**Problem to work on:** Report back each line of the records that contains the string "axes".

[START]

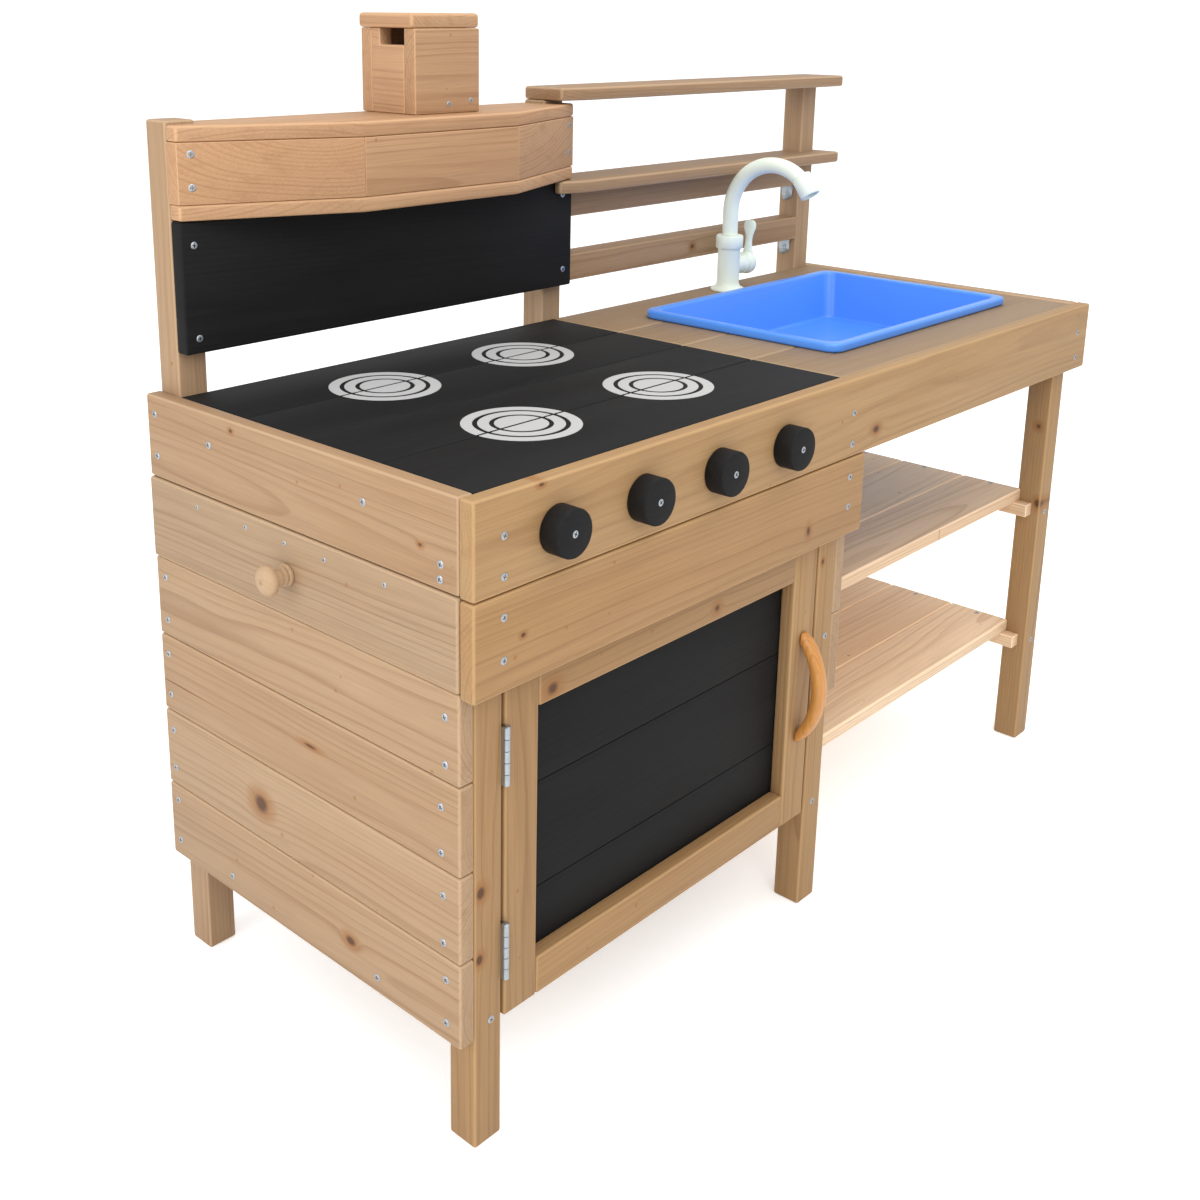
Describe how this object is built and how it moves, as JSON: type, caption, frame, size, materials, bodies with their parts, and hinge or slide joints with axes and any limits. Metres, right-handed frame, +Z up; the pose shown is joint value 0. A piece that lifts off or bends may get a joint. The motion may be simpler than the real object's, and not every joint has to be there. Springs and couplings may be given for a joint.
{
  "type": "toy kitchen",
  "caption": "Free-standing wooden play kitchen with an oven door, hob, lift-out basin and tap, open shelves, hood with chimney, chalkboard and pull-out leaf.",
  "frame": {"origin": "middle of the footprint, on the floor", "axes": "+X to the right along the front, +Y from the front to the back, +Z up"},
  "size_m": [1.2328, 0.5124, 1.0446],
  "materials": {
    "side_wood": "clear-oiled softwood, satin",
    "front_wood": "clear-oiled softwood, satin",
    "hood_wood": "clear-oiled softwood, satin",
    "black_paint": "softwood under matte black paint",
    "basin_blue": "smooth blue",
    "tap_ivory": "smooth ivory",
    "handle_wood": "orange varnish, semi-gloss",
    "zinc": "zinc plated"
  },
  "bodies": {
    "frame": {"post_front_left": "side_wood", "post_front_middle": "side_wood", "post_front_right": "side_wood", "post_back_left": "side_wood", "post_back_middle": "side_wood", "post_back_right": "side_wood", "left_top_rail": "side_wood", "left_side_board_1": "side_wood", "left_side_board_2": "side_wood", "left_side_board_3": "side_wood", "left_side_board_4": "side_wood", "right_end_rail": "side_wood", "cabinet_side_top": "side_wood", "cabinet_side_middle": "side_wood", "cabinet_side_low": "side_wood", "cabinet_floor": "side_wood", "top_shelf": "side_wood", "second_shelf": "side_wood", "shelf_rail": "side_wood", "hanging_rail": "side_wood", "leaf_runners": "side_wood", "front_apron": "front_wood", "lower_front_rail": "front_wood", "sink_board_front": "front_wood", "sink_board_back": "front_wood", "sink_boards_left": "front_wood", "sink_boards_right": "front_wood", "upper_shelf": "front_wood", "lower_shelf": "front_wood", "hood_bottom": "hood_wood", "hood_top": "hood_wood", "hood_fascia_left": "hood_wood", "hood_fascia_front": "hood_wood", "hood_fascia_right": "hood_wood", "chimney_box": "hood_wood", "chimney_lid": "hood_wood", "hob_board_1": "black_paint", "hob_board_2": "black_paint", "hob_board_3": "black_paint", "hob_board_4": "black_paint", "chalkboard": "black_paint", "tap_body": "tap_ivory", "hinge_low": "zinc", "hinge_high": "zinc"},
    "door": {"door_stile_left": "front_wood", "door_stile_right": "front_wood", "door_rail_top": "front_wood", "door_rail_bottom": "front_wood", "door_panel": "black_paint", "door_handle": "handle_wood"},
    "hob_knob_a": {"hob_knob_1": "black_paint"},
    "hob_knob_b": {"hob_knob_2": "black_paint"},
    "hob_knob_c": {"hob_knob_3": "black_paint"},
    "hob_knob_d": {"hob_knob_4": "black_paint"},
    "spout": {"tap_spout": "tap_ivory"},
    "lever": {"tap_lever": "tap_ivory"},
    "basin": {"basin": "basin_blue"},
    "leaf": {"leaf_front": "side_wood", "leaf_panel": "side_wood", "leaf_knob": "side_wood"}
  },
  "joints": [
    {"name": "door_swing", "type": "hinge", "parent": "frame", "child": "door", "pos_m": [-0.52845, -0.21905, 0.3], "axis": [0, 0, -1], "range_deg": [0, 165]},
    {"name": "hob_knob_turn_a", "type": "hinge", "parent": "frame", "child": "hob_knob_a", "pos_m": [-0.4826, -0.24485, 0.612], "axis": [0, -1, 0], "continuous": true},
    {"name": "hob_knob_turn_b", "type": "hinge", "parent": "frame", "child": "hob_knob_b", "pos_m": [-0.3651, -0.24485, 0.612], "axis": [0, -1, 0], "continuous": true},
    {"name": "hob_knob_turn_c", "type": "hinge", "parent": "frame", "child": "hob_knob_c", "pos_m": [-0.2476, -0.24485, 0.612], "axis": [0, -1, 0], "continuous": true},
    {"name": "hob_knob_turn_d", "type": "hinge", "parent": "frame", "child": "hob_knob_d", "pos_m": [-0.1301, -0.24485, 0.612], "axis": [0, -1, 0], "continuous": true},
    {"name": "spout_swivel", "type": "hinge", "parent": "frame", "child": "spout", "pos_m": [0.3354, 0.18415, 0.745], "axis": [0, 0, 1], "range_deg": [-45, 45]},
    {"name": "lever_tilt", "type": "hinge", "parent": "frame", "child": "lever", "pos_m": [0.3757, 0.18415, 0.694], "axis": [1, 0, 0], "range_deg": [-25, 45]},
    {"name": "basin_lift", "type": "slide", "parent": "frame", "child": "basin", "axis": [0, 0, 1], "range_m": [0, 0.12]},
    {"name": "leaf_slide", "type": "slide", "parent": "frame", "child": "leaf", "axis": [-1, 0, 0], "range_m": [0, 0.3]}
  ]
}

[END]
[START]

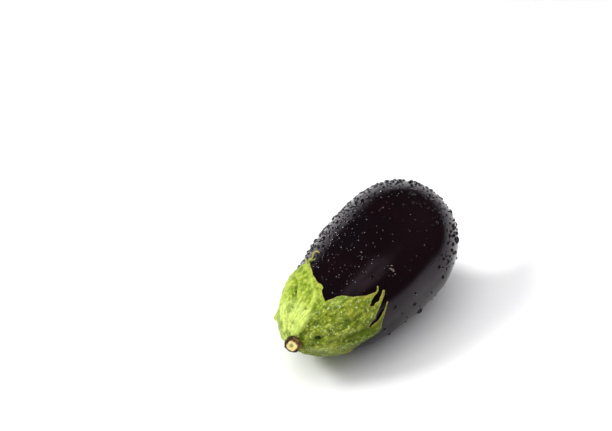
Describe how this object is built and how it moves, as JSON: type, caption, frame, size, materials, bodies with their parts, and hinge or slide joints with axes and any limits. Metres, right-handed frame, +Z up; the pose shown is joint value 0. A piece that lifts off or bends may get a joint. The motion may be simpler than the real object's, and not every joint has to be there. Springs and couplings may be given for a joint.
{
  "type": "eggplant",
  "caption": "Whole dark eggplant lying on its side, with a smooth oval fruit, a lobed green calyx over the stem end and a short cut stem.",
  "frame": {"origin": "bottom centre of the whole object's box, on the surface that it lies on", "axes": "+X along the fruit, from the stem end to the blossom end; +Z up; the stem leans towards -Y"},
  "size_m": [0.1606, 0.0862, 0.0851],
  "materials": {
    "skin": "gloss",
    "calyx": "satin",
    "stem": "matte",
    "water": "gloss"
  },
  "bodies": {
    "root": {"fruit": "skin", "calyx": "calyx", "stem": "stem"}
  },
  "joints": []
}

[END]

**Task solution:**
Describe how this object is built and how it moves, as JSON: type, caption, frame, size, materials, bodies with their parts, and hinge or slide joints with axes and any limits. Metres, right-handed frame, +Z up; the pose shown is joint value 0. A piece that lifts off or bends may get a joint. The motion may be simpler than the real object's, and not every joint has to be there. Springs and couplings may be given for a joint.
  "frame": {"origin": "middle of the footprint, on the floor", "axes": "+X to the right along the front, +Y from the front to the back, +Z up"},
Describe how this object is built and how it moves, as JSON: type, caption, frame, size, materials, bodies with their parts, and hinge or slide joints with axes and any limits. Metres, right-handed frame, +Z up; the pose shown is joint value 0. A piece that lifts off or bends may get a joint. The motion may be simpler than the real object's, and not every joint has to be there. Springs and couplings may be given for a joint.
  "frame": {"origin": "bottom centre of the whole object's box, on the surface that it lies on", "axes": "+X along the fruit, from the stem end to the blossom end; +Z up; the stem leans towards -Y"},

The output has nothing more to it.